Two or three days after the break near Kidder Pond, oil showed up as iridescent streaks on top of the water of the Black River as it flowed under the Coventry village bridge. The odor of petroleum was reported as strong by Coventry residents.
Parker Brook, on top of the 900 foot elevation, which was the scene of the pipeline break near the Irasburg-Newport Town lines, is within about 40 feet of the break. Thus seepage of the oil started running downhill with the brook water almost at once then into Ware Brook and finally into the Black River, one of the tributaries to Lake Memphremagog.
Mild weather and melting snows have in the past few days revealed streaks and pools of oil for three or four miles of the Black River’s course.
Monday, Thomas Handy of the Newport Ice Company aided the pipeliners and pipeline officials of the pipeline to open up stretches of ice along the Black River from Coventry Village to the airport bridge which is near the confluence of the river with Lake Memphremagog.
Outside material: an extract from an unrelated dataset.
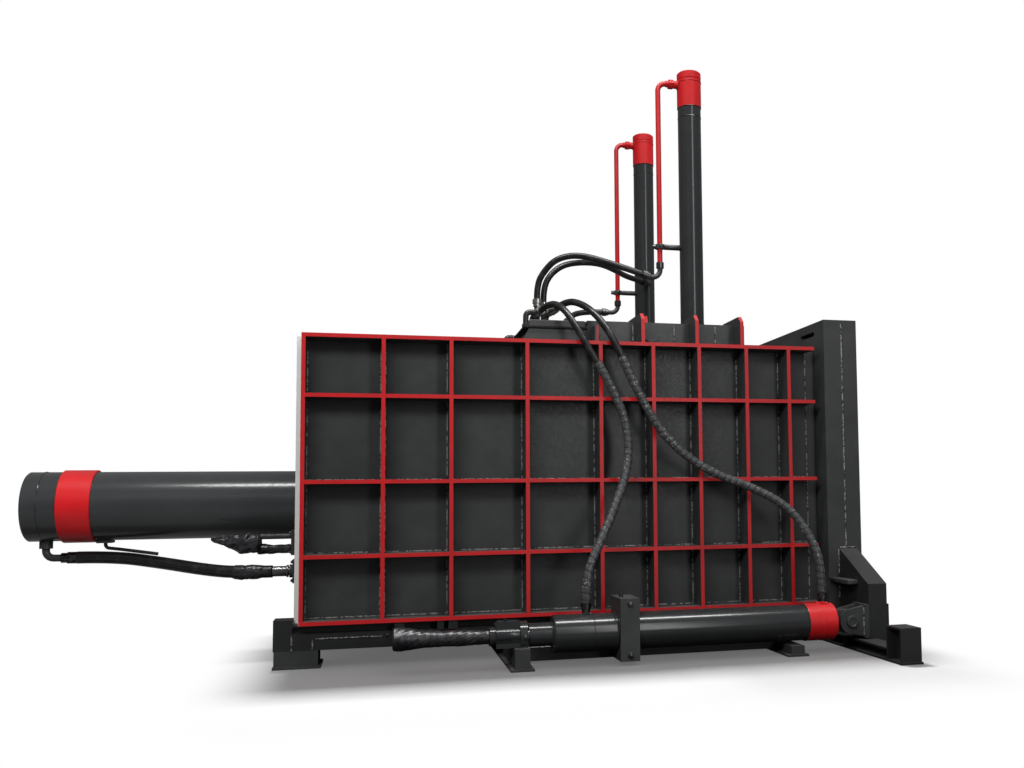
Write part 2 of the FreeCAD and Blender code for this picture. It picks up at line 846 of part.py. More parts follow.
def gate_arm():
    """The outrigger that the side cylinder pushes on, with its ledge and rear plate."""
    root = -gate_half_width - seat
    outline = [
        (arm_back, root, arm_bottom),
        (arm_back, root, arm_top),
        (arm_back, -arm_outer, arm_shoulder),
        (arm_back, -arm_outer, arm_bottom),
    ]
    body = prism(outline, Vec(arm_width, 0, 0))
    beam_room = block((beam_back - seat, beam_back + beam_width + beam_foot + seat), (-beam_half_span, 0.0),
                      (0.0, beam_saddle + seat))
    ledge_z = (ledge_height, ledge_height + ledge_plate)
    ledge = block((gate_back, arm_back), (root - ledge_reach, root), ledge_z)
    rear_x = (arm_front, arm_front + arm_rear_plate)
    rear = block(rear_x, (-arm_outer + 60.0, root), (arm_bottom, arm_rear_top))
    return join([body.cut(beam_room), ledge, rear])


def beam_length(start, end, height, plate_starts):
    """A stretch of flanged beam across the machine with its end plates."""
    x = (beam_back, beam_back + beam_width)
    web_x = (beam_back + (beam_width - beam_web) / 2, beam_back + (beam_width + beam_web) / 2)
    web_z = (beam_flange, height - beam_flange)
    pieces = [block(x, (start, end), (height - beam_flange, height)), block(web_x, (start, end), web_z)]
    for plate_start in plate_starts:
        pieces.append(block(x, (plate_start, plate_start + beam_web), web_z))
    return pieces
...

At the latter spot, ice was removed entirely across the river and apparently no oil had passed that point. However, at other points, particularly nearer Coventry, the cakes of ice which were removed showed blacked area where the oil had penetrated. Black oily scum appeared in the open water which filled the ice freed channels.
General Superintendent Creed said that there had been other minor breaks in the pipeline since it was laid down in 1941 but that the recent February mishap had been the one of its kind. The break near Kidder Pond was at one of the welded seams between two lengths of pipe. It is surmised that there may have been a slight defect in the welding which made it possible for the frost contraction of the metal line to pull the joint apart.
The first indication of trouble on the line at the time of the break was when the pressure gauges at the nearest pumping station at Lancaster, New Hampshire fell off 300 pounds. Lock gates were immediately closed at Highwater , Quebec, and West Burke, to prevent siphonage the crude at the break.